Supplied information:
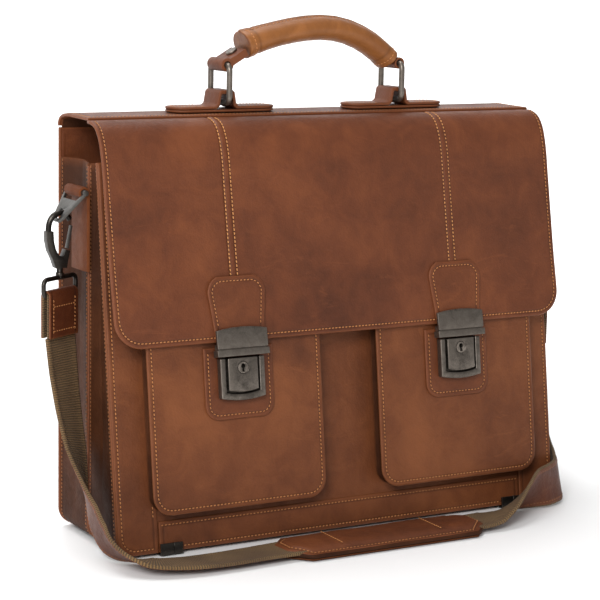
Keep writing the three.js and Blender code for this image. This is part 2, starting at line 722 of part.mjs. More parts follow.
// each point is x, y, z and then the way the strap's width points there
const STRAP_LEFT = [
  [-224, 9, 164.8, -0.866, -0.5, 0],
  [-222.8, 5.5, 138, -0.84, -0.54, 0],
  [-221.5, -1.5, 108, -0.78, -0.62, 0],
  [-220.5, -12.5, 80, -0.72, -0.7, 0.1],
  [-220, -27, 54, -0.45, -0.75, 0.4],
  [-219.5, -43, 34, -0.2, -0.7, 0.6],
  [-217.5, -60, 20, -0.2, -0.7, 0.6],
  [-210, -77, 11.5, -0.4, -0.7, 0.4],
  [-194, -92, 6.5, -0.4, -0.85, 0.12],
  [-171, -99.5, 5, -0.15, -0.97, 0.08],
  [-140, -101.5, 4.5, 0, -1, 0.05],
  [-105, -100, 4.5, 0, -1, 0.05],
  [-60, -98, 4.5, 0, -1, 0],
  [5.7, -98, 4.5, 0, -1, 0],
];

// the right half stands on its edge as it rounds the bag's corner, with its leather side out
const STRAP_RIGHT = [
  [224, 9, 127.2, 0, 1, 0],
  [224, 8, 100, 0, 1, -0.05],
  [223.5, 3, 72, 0, 0.95, -0.3],
  [222.5, -8, 46, 0, 0.75, -0.66],
  [220, -26, 30, 0.06, 0.35, -0.93],
  [215.5, -46, 22.8, 0.14, 0, -1],
  [205.5, -64, 21.2, 0.15, -0.15, -1],
  [190, -73, 20.2, 0, -0.05, -1],
  [171, -78.5, 19.8, 0, 0.25, -0.97],
  [150, -86, 16, 0, 0.7, -0.71],
  [128, -94.5, 9.8, 0, 0.94, -0.33],
  [112, -97.6, 5.8, 0, 1, -0.04],
  [98, -98, 4.5, 0, 1, 0],
  [60, -98, 4.5, 0, 1, 0],
  [6.3, -98, 4.5, 0, 1, 0],
];

function addStrap() {
  add(bag, 'strap_left', band(STRAP_LEFT, STRAP_W, STRAP_T, 36), WEBBING);
  add(bag, 'strap_right', band(STRAP_RIGHT, STRAP_W, STRAP_T, 40), WEBBING);
  const c = 16;
  const x0 = 6 - PAD_LEN / 2;
  const x1 = 6 + PAD_LEN / 2;
  const y0 = -98 - PAD_W / 2;
  const y1 = -98 + PAD_W / 2;
  const outline = polygon([[x0 + c, y0], [x1 - c, y0], [x1, y0 + c], [x1, y1 - c], [x1 - c, y1],
    [x0 + c, y1], [x0, y1 - c], [x0, y0 + c]]);
  const pad = extrude(outline, 0.6, 10);
  const tunnel = block(x0 - 5, x1 + 5, -98 - STRAP_W / 2 - 1, -98 + STRAP_W / 2 + 1, 1.8, 7.3);
  add(bag, 'shoulder_pad', cut(pad, tunnel), COGNAC);
}

// a flat frame with two windows and a middle bar, on the strap's outside
function addBuckle() {
  const frame = roundedRect(-21.8, -15, 21.8, 15, [2, 2, 2, 2]);
  const high = roundedRect(-19.4, 2, 19.4, 12.4, [1, 1, 1, 1]);
  const low = roundedRect(-19.4, -12.4, 19.4, -2, [1, 1, 1, 1]);
  const solid = cut(
    extrude(frame, 0, 3, ALONG_X),
    extrude(high, -5, 8, ALONG_X),
    extrude(low, -5, 8, ALONG_X),
  );
  solid.translate(4.6 + GAP, 0, 142);
  solid.rotateZ(LOOP_TURNS.right - Math.PI);
  solid.translate(HOOK_X, SIDE_Y, 0);
  add(bag, 'slide_buckle', solid, PEWTER);
}

addPanels();
addGussets();
addFrontTrim();
addFootClips();
addPockets();
addLocks();
addTop();
addFlap();
addFlapFittings();
addHandle();
addHangers();
addStrap();
addBuckle();

export default bag;
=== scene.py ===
"""Looks for the leather briefcase. Lengths are millimetres in the bag's own frame until at() turns them
into the row frame's metres; the bag faces -Y and stands on z = 0."""

import math

import bmesh
import bpy
import numpy as np
from mathutils import Matrix, Vector


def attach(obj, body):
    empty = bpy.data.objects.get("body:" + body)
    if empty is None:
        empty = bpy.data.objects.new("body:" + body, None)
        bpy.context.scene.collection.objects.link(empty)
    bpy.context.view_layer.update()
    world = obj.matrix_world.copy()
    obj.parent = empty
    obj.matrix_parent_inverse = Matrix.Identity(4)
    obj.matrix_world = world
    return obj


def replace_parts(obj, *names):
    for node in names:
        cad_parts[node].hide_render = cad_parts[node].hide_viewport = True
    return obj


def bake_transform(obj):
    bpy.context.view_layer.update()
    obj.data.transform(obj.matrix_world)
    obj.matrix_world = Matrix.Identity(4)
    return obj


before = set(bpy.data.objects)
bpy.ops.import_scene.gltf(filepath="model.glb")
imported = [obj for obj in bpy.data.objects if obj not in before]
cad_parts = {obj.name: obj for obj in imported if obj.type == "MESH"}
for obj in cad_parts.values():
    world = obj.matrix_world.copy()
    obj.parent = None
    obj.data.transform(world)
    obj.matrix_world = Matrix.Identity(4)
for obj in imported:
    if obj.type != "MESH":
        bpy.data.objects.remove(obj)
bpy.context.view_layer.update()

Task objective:
Quote only the lines running from the line that holds "the strap's outside" to the line that holds "cad_parts[node].hide_render = cad_parts[node].hide_viewport", both ends included.

Problem solution:
// a flat frame with two windows and a middle bar, on the strap's outside
function addBuckle() {
  const frame = roundedRect(-21.8, -15, 21.8, 15, [2, 2, 2, 2]);
  const high = roundedRect(-19.4, 2, 19.4, 12.4, [1, 1, 1, 1]);
  const low = roundedRect(-19.4, -12.4, 19.4, -2, [1, 1, 1, 1]);
  const solid = cut(
    extrude(frame, 0, 3, ALONG_X),
    extrude(high, -5, 8, ALONG_X),
    extrude(low, -5, 8, ALONG_X),
  );
  solid.translate(4.6 + GAP, 0, 142);
  solid.rotateZ(LOOP_TURNS.right - Math.PI);
  solid.translate(HOOK_X, SIDE_Y, 0);
  add(bag, 'slide_buckle', solid, PEWTER);
}

addPanels();
addGussets();
addFrontTrim();
addFootClips();
addPockets();
addLocks();
addTop();
addFlap();
addFlapFittings();
addHandle();
addHangers();
addStrap();
addBuckle();

export default bag;
=== scene.py ===
"""Looks for the leather briefcase. Lengths are millimetres in the bag's own frame until at() turns them
into the row frame's metres; the bag faces -Y and stands on z = 0."""

import math

import bmesh
import bpy
import numpy as np
from mathutils import Matrix, Vector


def attach(obj, body):
    empty = bpy.data.objects.get("body:" + body)
    if empty is None:
        empty = bpy.data.objects.new("body:" + body, None)
        bpy.context.scene.collection.objects.link(empty)
    bpy.context.view_layer.update()
    world = obj.matrix_world.copy()
    obj.parent = empty
    obj.matrix_parent_inverse = Matrix.Identity(4)
    obj.matrix_world = world
    return obj


def replace_parts(obj, *names):
    for node in names:
        cad_parts[node].hide_render = cad_parts[node].hide_viewport = True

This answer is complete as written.